Canning and Gut Instincts – Part 1


Water bath canner.

Water bath canner.

Those of you who have been reading for a while have probably seen some of the conversations about food safety, canning, and the like we have been conducting on the blog. For those who haven’t, here’s the basic theme: canning manufacturers, scientists and government entities have increasingly intensified their recommendations about home food processing. For example, many of us participating in the discussion have been making jams and jellies or things like zucchini relish without a water bath for many years without harm. However, the current recommendations are that home canners should waterbath jams and jellies for at least five minutes; some authorities recommend 10 minutes. Recommendations on waterbathing zucchini relish range from 0 to 25 minutes. Many of these authorities also recommend canning fermented foods.
So who is right? Well, let’s think about this for a minute:
1. The first thing to strike me is that canning recommendations (and these are from sources like jar manufacturers, the USDA and university home economists) range from not at all to 25 minutes for the exact same recipe. So there is obviously a great deal of leeway in this whole processing/putting up foods debate.
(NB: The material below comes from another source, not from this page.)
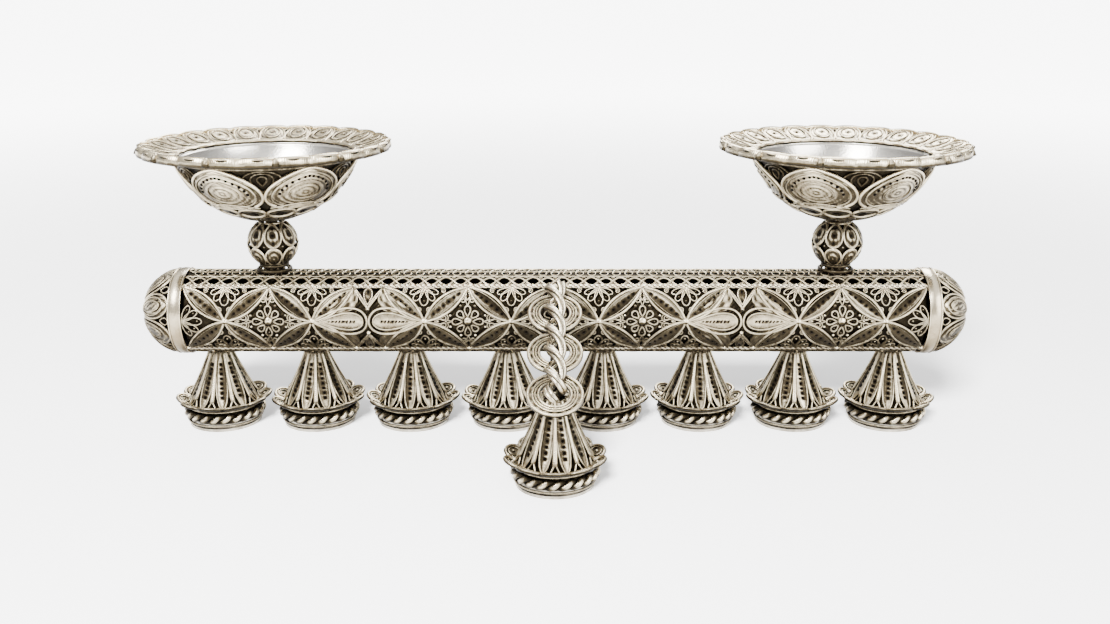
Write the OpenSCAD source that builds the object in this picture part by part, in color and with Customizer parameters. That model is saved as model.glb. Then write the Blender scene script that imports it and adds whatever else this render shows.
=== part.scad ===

Other variables are in cooking time; for zucchini relish — since that’s what we’re talking about at the moment — cooking times range from 10 to 30 minutes.
2. The second thing to strike me is that the rationale for longer canning times is to prevent botulism. Now, I’m not shrugging off the seriousness of botulism — it’s very dangerous stuff, especially to infants, who are the most likely victims. However, botulism in infants nearly always results from feeding them honey before the age of one year, meaning their immune systems are still developing. The last bad botulism outbreak in the US occurred in 2015, with 25 of 77 attendees at a single church potluck showing botulism symptoms. In comparison, in 2014, 20 of the 177 cases of botulism reported to the CDC were caused by food (most of which was from typical native Alaskan food like fermented seal meat). Botulism infection really isn’t a very big problem in the US. You’re a lot more likely to get an infection in the hospital — 722,000 hospital-acquired infections in 2011, according to the most recent CDC report.
3. All the potluck folks had eaten either commercial or home-made potato salad. Five of the 11 potato salad specimens recovered from the church dumpster after the potluck were contaminated with botulinum bacteria. Mind you, as near as I can tell, the specimens weren’t collected for at least two days after the potluck; not exactly ideal storage conditions. The CDC put their attention on the potato salad made with home-canned potatoes. The woman who brought it had waterbathed the potatoes and had not heated them after removing from the can/jar (boiling canned food for 10 minutes neutralizes the botulinum toxin). I can’t tell from the report whether the scientists confirmed that the homemade potatoes were definitely the cause or whether they made that assumption. Nor can I tell whether any of the remaining 52 attendees had eaten potato salad and didn’t get sick. I suspect there were some who did eat the potato salad, which raises the question of why they didn’t get sick (see Canning and Gut Instincts – Part 2, for some speculations (coming soon).
4. Canned potatoes are very different from things like zucchini relish. For a start, the relish contains salt, and in most cases, vinegar, both of which act as food preservatives. Second, the bits and pieces of shredded vegetables are a long way from large, dense chunks of potato. It’s much harder to ensure dense foods are thoroughly cooked. That’s one reason many canning books discourage canning foods like potatoes and winter squash (and this is a point on which I agree with them, by the way). Third, the zucchini relish is well-cooked, even if it’s only simmered for 10 minutes, and placed in hot, sterile jars.
The moral of the story? Basic canning precautions make very good sense. Wash your food, cut out bad spots, cook the food well and boil jars and lids. Work fast so the food and jars stay hot until you put on and tighten the lids. Ensure a good seal by checking the jars when they cool, and store them properly. When you’re ready to use the food, pay attention to things like whether the seal is still tight, and to how it looks and smells. DON”T eat suspect food or allow your animals to eat it.
But if you’re using a recipe that you’ve used for 30 or 40 years without problems, I really don’t think you need to be paranoid about the fact that the USDA or Ball says you should waterbath for 30 minutes when you’ve always done it for 15. And of course, where jams and jellies are concerned, I personally think the recommendations for waterbathing — even for five minutes — are overkill. BUT, you should collect and review the information and make up your own mind.